For ex-serviceman K. Naga Bhaskar Reddy, art is both life and a source of living. The 43-year-old former employee of the security wing of Air Force invested whatever money he received after superannuating from the service in Naa Bha, an art gallery he created in the first floor of his house at Tanuku in West Godavari district.
“Art transforms us. It is not ivory-tower stuff. It is how you search for beauty in the minutest details of everyday life,” he says. He started the gallery ‘to provide access to and to create awareness about art among the common man and to encourage latent talent in people around him.’ Convinced that man is a born artist, he chose to share his oeuvre with the public. Reddy has hosted a series of exhibitions since 2001. The gallery is ‘a rare and rather a bold attempt to create an oasis of art,’ according to Uma Shankar Ch., a Hyderabad-based sculptor.
Teaching himself the basics of painting through rigorous craftsmanship, Reddy embraced the art when he was a child. Inspired by the vibrant beauty around him, his yearning soul found a medium to reflect his myriad expressions on the canvas. “Our subject material is life,” he says philosophically. The artist approaches a painting with an intuitive grasp that prods him to explore the ‘dynamic tension between conception and execution.’ “It is the depth that determines the finish and the sophistication of a painting work. It takes doing to get the depth, to graft a 3D image onto a 2D plain surface of paper or canvas,” he explains.

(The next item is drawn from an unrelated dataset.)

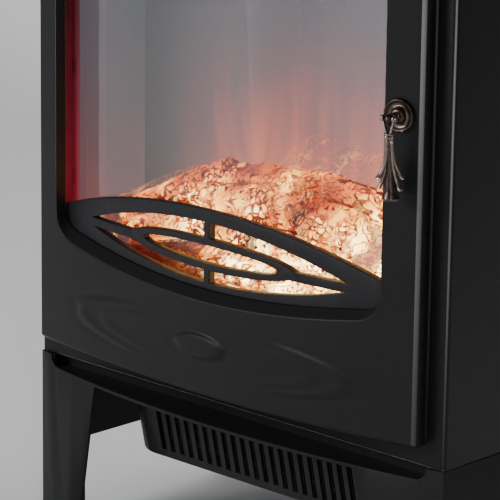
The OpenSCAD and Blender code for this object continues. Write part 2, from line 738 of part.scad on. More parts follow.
// A rocker lying at one end of its travel
module rocker(x) {
    translate([x, pivot_y, seam_z + panel_z]) rotate([rocker_tilt, 0, 0]) {
        rotate([90, 0, 90]) translate([0, 0, -rocker_w / 2]) linear_extrude(rocker_w) polygon([
            [-3.5, -rocker_h / 2 + 0.4], [-2, 0], [-3.5, rocker_h / 2 - 0.4], [2.5, rocker_h / 2 - 1],
            [6, 2], [6, -2], [2.5, -rocker_h / 2 + 1]]);
        rotate([0, 90, 0]) cylinder(r = 1.5, h = rocker_w + 2.8, center = true, $fn = small_fn);
    }
}
module power_rocker() color("#a81f1a") { rocker(rocker_x[0]); }
module heat_rocker() color("#1c1c1e") { rocker(rocker_x[1]); }
module thermostat() color("#6f7276") {
    translate([knob_x, front_y, seam_z + panel_z]) rotate([-90, 0, 0]) difference() {
        union() {
            translate([-14, -12, 5]) cube([28, 24, 16]);
            cylinder(r = spindle_r + 1.8, h = 6, $fn = small_fn);
        }
        translate([0, 0, -over]) cylinder(r = spindle_r + running, h = 15, $fn = small_fn);
    }
}
module thermostat_knob() color("#1e1e20") {
    translate([knob_x, panel_front - 0.6, seam_z + panel_z]) rotate([90, 0, 0]) {
        difference() {
            union() {
                cylinder(r = knob_r, h = 3, $fn = 96);
                cylinder(r = knob_r - 2, h = knob_h, $fn = 96);
            }
            for (i = [0:11]) rotate([0, 0, i * 30]) translate([knob_r - 1.2, 0, 4])
                cylinder(r = 1.4, h = knob_h, $fn = 24);
            translate([-0.6, 3, knob_h - 0.8]) cube([1.2, knob_r, 2]);
        }
        translate([0, 0, -15]) cylinder(r = spindle_r, h = 16, $fn = small_fn);
    }
}

// ---- Hinges and catch ----
module hinge_casing_leaves() color("#3a3b3e") {
    for (z0 = hinge_z) difference() {
        union() {
            for (z = [z0, z0 + 2 * hinge_h / 3]) translate([hinge_x, hinge_y, z])
                cylinder(r = knuckle_r, h = hinge_h / 3, $fn = small_fn);
            for (z = [z0, z0 + 2 * hinge_h / 3])
                box([hinge_x, front_y - leaf_t, z], [-door_half + 8, front_y, z + hinge_h / 3]);
            box([-door_half, front_y - leaf_t, z0], [-door_half + 8, front_y, z0 + hinge_h]);
        }
        translate([hinge_x, hinge_y, z0 - over]) cylinder(r = pin_r, h = hinge_h + 2 * over, $fn = small_fn);
    }
}
module hinge_pins() color("#8e9196") {
    for (z0 = hinge_z) translate([hinge_x, hinge_y, z0 - 1]) {
        cylinder(r = pin_r, h = hinge_h + 2, $fn = small_fn);
        translate([0, 0, hinge_h + 1]) cylinder(r = pin_r + 1, h = 1.2, $fn = small_fn);
    }
}
module hinge_door_leaves() color("#3a3b3e") {
    mid = hinge_h / 3;
    for (z0 = hinge_z) difference() {
        union() {
            translate([hinge_x, hinge_y, z0 + mid + knuckle_gap])
                cylinder(r = knuckle_r, h = mid - 2 * knuckle_gap, $fn = small_fn);
            box([hinge_x, door_back, z0 + mid + knuckle_gap],
                [-door_half + 10, door_back + leaf_t, z0 + 2 * mid - knuckle_gap]);
        }
        translate([hinge_x, hinge_y, z0]) cylinder(r = pin_r + running, h = hinge_h, $fn = small_fn);
    }
}
catch_z = (door_z0 + door_z1) / 2;
module magnet_catch() color("#28292b") {
    box([door_half - 9, front_y - door_gap + 1.4, catch_z - 18], [door_half - 2.5, front_y, catch_z + 18]);
}
module strike_plate() color("#9da0a4") {
    box([door_half - 9.5, door_back, catch_z - 20], [door_half - door_skin, door_back + 0.9, catch_z + 20]);
}

// ---- Door ----
// Everything between the bowed face and the plane of the door's turned edges
module door_plan(inset, back) {
    intersection() {
        translate([0, door_cy]) circle(door_r - inset);
        translate([-door_half + inset, front_y - 60])
            square([2 * (door_half - inset), 60 + back - front_y]);
    }
}
module door_panel() color("#2e2f31") {
    difference() {
        union() {
            difference() {
                translate([0, 0, door_z0]) linear_extrude(door_z1 - door_z0) door_plan(0, door_back);
                translate([0, 0, door_z0 + door_skin]) linear_extrude(door_z1 - door_z0 - 2 * door_skin)
                    door_plan(door_skin, door_back + over);
            }
            // reveal round the window
            intersection() {
                door_layer(door_skin / 2, reveal_d);
                through(front_y - 60, front_y + 20) window(door_skin);
            }
            // oval boss
            intersection() {
                door_layer(-boss_h, door_skin / 2);
                through(front_y - 60, front_y) translate([0, seam_z + boss_z]) polygon(oval(boss_a, boss_b));
            }
        }
        through(front_y - 60, front_y + 20) window(0);
        on_door(pull_x, seam_z + pull_z) rotate([90, 0, 0])
            cylinder(r = 2.1, h = 10, center = true, $fn = small_fn);
    }
}
module glass_ring() color("#151517") {
    intersection() {
        door_layer(reveal_d, reveal_d + ring_d);
        through(front_y - 60, front_y + 20) difference() {
            window(1 + ring_w);
            window(1);
        }
    }
}
glass_d = reveal_d + ring_d;
module door_glass() color("#30363c", 0.35) {
    intersection() {
        door_layer(glass_d, glass_d + glass_t);
        through(front_y - 60, front_y + 20) window(5);
    }
}
module glass_clips() color("#8e9196") {
    difference() {
        intersection() {
            door_layer(glass_d, glass_d + glass_t + 1.2);
            through(front_y - 60, front_y + 20) difference() {
                for (x = [-1, 1], z = [0.2, 0.5, 0.8])
                    translate([window_shift + x * (window_half + 4.8), window_z0 + z * (window_z1 - window_z0)])
                    square([8, 12], center = true);
                window(-over);
            }
        }
        intersection() {
            door_layer(glass_d - over, glass_d + glass_t);
            through(front_y - 60, front_y + 20) window(5);
        }
    }
}
module lens() {
    half = window_half - lens_margin;
    up = lens_top - arm_z;
    down = arm_z - lens_low;
    intersection() {
        translate([0, seam_z + lens_top - bow_radius(half, up)]) circle(bow_radius(half, up));
        translate([0, seam_z + lens_low + bow_radius(half, down)]) circle(bow_radius(half, down));
    }
}
module grille_face() {
    r = bow_radius(window_half, grille_bow);
    difference() {
        intersection() {
            window(1 - slip);
            translate([window_shift, seam_z + grille_top - r]) circle(r);
        }
        translate([window_shift, seam_z + arm_z]) {
            difference() {
                translate([0, -seam_z - arm_z]) lens();
                square([window_w, arm_h], center = true);
                square([bar_w, 80], center = true);
                translate([0, 1]) polygon(oval(oval_a, oval_b));
            }
            translate([0, 1]) polygon(oval(oval_a - oval_end, oval_b - oval_band));
        }
    }
}
module window_grille() color("#3c3c42") {
    intersection() {
        door_layer(reveal_d, reveal_d + grille_t);
        through(front_y - 60, front_y + 20) grille_face();
    }
}

// ---- Door pull ----
module on_pull() { on_door(pull_x, seam_z + pull_z) children(); }
module pull_rose() color("#5a4334") {
    on_pull() rotate([90, 0, 0]) difference() {
        rotate_extrude($fn = 96) polygon([[0, 0.1], [rose_r, 0.1], [rose_r, 1.4], [rose_r - 1.2, 2.6],
            [rose_r - 3.2, 2.8], [rose_r - 3.8, 1.9], [rose_r - 5, 1.9], [rose_r - 5.6, 3.4],
            [rose_r - 8, 4.6], [0, 4.6]]);
        translate([0, 0, -over]) cylinder(r = 2.2, h = 8, $fn = small_fn);
    }
}
module pull_post() color("#5a4334") {
    on_pull() difference() {
        union() {
            rotate([90, 0, 0]) cylinder(r = 2.2, h = pull_reach, $fn = small_fn);
            rotate([90, 0, 0]) translate([0, 0, 4.6]) cylinder(r = 3, h = pull_reach - 8, $fn = small_fn);
            intersection() {
                translate([0, -pull_reach, 0]) sphere(r = 4.2, $fn = small_fn);
                translate([0, -pull_reach, 0]) cube([2 * (ear_gap - 0.3), 12, 12], center = true);
            }
        }
        translate([0, -pull_reach, 0]) rotate([0, 90, 0])
            cylinder(r = drop_pin_r, h = 20, center = true, $fn = small_fn);
    }
}
module pull_pin() color("#5a4334") {
    on_pull() translate([0, -pull_reach, 0]) rotate([0, 90, 0]) {
        cylinder(r = drop_pin_r, h = 2 * (ear_gap + ear_t) + 0.8, center = true, $fn = small_fn);
        for (x = [-1, 1]) translate([0, 0, x * (ear_gap + ear_t + 0.7)])
            cylinder(r = drop_pin_r + 0.7, h = 0.8, center = true, $fn = small_fn);
    }
}
module pull_screw() color("#8e9196") {
    on_pull() translate([0, door_skin, 0]) rotate([0, 0, 180]) screw(3.6, 2.2, 1.9, door_skin);
}
module pull_drop() color("#5a4334") {
    on_pull() translate([0, -pull_reach, 0]) difference() {
        union() {
            for (x = [-1, 1]) translate([x * (ear_gap + ear_t / 2), 0, 0]) {
                rotate([0, 90, 0]) cylinder(r = 2.6, h = ear_t, center = true, $fn = small_fn);
                translate([-ear_t / 2, -2.2, -8]) cube([ear_t, 4.4, 8]);
            }
            translate([0, 0, -10]) rotate_extrude($fn = 64) polygon([[0, 2.6], [ear_gap + ear_t, 2.6],
                [ear_gap + ear_t, 0.4], [3, -1.6], [2.6, -8], [4, -16], [drop_r - 1.5, -25], [drop_r, -30],
                [drop_r - 3, -31], [drop_r - 1.6, -36], [drop_r - 2, -38], [drop_r - 4.2, -38.4],
                [drop_r - 3, 10 - drop_len], [0, 10 - drop_len]]);
        }
        rotate([0, 90, 0]) cylinder(r = drop_pin_r + running, h = 20, center = true, $fn = small_fn);
    }
}

base_shell();
base_scoop();
foot_pads();
outlet_grille();
outlet_grid();
blower_housing();
blower_wheel();
blower_motor();
heater_frame();
heater_coils();
thermal_cutout();
body_shell();
body_floor();
floor_screws();
back_panel();
back_screws();
wall_spacers();
cable_gland();
terminal_block();
top_plate();
firebox_liner();
flame_screen();
ember_bed();
log_set();
led_board();
flame_spindle();
spindle_bush();
flame_motor();
control_panel();
switch_housings();
power_rocker();
heat_rocker();
thermostat();
thermostat_knob();
hinge_casing_leaves();
hinge_pins();
magnet_catch();
door_panel();
glass_ring();
door_glass();
window_grille();
glass_clips();
hinge_door_leaves();
strike_plate();
pull_rose();
pull_post();
pull_pin();
pull_screw();
pull_drop();
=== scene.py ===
import math

import bmesh
import bpy
import numpy as np
from mathutils import Matrix, Vector


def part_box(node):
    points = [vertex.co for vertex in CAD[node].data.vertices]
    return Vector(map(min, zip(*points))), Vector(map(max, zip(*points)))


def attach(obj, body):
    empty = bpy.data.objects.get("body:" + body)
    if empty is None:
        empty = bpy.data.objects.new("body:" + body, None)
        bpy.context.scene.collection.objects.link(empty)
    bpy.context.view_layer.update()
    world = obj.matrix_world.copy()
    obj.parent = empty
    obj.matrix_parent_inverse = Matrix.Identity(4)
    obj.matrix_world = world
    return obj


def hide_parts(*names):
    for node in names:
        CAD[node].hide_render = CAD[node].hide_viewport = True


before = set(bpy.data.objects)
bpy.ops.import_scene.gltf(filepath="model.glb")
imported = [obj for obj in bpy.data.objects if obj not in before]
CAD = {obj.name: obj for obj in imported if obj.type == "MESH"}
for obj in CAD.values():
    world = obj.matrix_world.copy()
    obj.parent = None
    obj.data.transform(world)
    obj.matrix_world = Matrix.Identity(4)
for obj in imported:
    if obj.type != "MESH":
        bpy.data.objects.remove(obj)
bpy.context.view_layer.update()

scene = bpy.context.scene
MM = 0.001

# ---- Stage: a pale floor, soft studio light and the camera ----
# A low three-quarter view from the right with a long lens. The room is left out: a pale floor
# curves up behind the stove, with a broad light in front, a strip light at the side, and soft
# lights above the top and on the backdrop.
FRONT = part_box("body_shell")[0].y       # plane of the casing's sheet-metal front
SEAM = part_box("base_shell")[1].z        # joint between base and casing


def node(tree, kind, inputs=None, **settings):
    """One shader node: each input takes a constant or another node's output socket."""
    made = tree.nodes.new("ShaderNode" + kind)
    for key, value in settings.items():
        setattr(made, key, value)
    for key, value in (inputs or {}).items():
        if isinstance(value, bpy.types.NodeSocket):
            tree.links.new(value, made.inputs[key])
        else:
            made.inputs[key].default_value = value
    return made


def new_material(name, **constants):
    """A principled material, its node tree and its shader, with constants on the shader's sockets."""
    mat = bpy.data.materials.new(name)
    mat.use_nodes = True
    tree = mat.node_tree
    shader = next(n for n in tree.nodes if n.type == "BSDF_PRINCIPLED")
    for key, value in constants.items():
        shader.inputs[key.replace("_", " ")].default_value = value
    return mat, tree, shader


def spot(tree):
    """Object coordinates, in metres: every object stands at the origin."""
    return node(tree, "TexCoord").outputs["Object"]


def calc(tree, operation, *values):
    """The result of a Math node over up to three numbers or sockets."""
    return node(tree, "Math", dict(enumerate(values)), operation=operation).outputs[0]


def fit(tree, value, low, high, to_low=0.0, to_high=1.0, **more):
    """A value between low and high, clamped and put between to_low and to_high."""
    ends = {"Value": value, "From Min": low, "From Max": high, "To Min": to_low, "To Max": to_high}
    return node(tree, "MapRange", ends, **more).outputs[0]


def mix(tree, factor, under, over, blend="MIX"):
    """Two colours mixed by factor."""
    colours = {"Factor": factor, 6: under, 7: over}
    return node(tree, "Mix", colours, data_type="RGBA", blend_type=blend).outputs[2]


def mix_values(tree, factor, under, over):
    """Two numbers mixed by factor."""
    return node(tree, "Mix", {0: factor, 2: under, 3: over}, data_type="FLOAT").outputs[0]


def noise(tree, coord, scale, detail=2.0, rough=0.5, out="Fac"):
    """Noise over object coordinates, whose features are about 1/scale metres across."""
    settings = {"Vector": coord, "Scale": scale, "Detail": detail, "Roughness": rough}
    return node(tree, "TexNoise", settings).outputs[out]


def ramp(tree, factor, stops):
    """A colour ramp with stops of (place, colour); a number stands for a grey."""
    made = node(tree, "ValToRGB", {"Fac": factor})
    elements = made.color_ramp.elements
    while len(elements) < len(stops):
        elements.new(0.5)
    for element, (place, colour) in zip(elements, stops):
        element.position = place
        element.color = (*(colour if hasattr(colour, "__len__") else (colour,) * 3), 1)
    return made.outputs["Color"]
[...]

For this self-taught artist, the very act of holding a brush and playing with colours is exhilarating. New ideas come from invisible source, he says fussing over a dot, a dab and a daub and adds: “You’ve got to make your choices as you go along.” There are occasions when he becomes a mute spectator to the unfolding mystery of his painting not only taking a definite shape but also exuding profound implications.
From the maelstrom of creative process, a sinewy shape emerges; a taut structural balance appears and a richly textured image blushes from the canvas even as he stands in silent adoration. “Working in the Air Force taught me discipline and maintenance of the same strain and rigour from beginning to the end. No slacking off in between,” he says.
Like the artist himself, the gallery is orderly. Dr. B.A. Reddy, founder of the Young Envoys International in Hyderabad, remarked: “The display is systematic and artistic.” The gallery has over 250 paintings on display. Light undulates across the rooms throwing a contrasting intensity on the framed paintings which come in many variations: Oil, watercolour, portraits, pastel, stomp work, clay work, knife work, driftwood articles, wood embossing, acrylics, antique-effect pieces, nib work, reproductions, pot paintings and collages.
As you wend your way through the rooms, you feel it’s an organic harmony, throbbing with the artist’s sheer imaginative fecundity and versatility. In addition, he conducts camps and workshops for artists. “People who visit this place have different tastes. I want each one of them to identify with their respective interests,” he says.
In the rooms each painting speaks to you from beyond the façade of form. “Beauty makes life worth living.”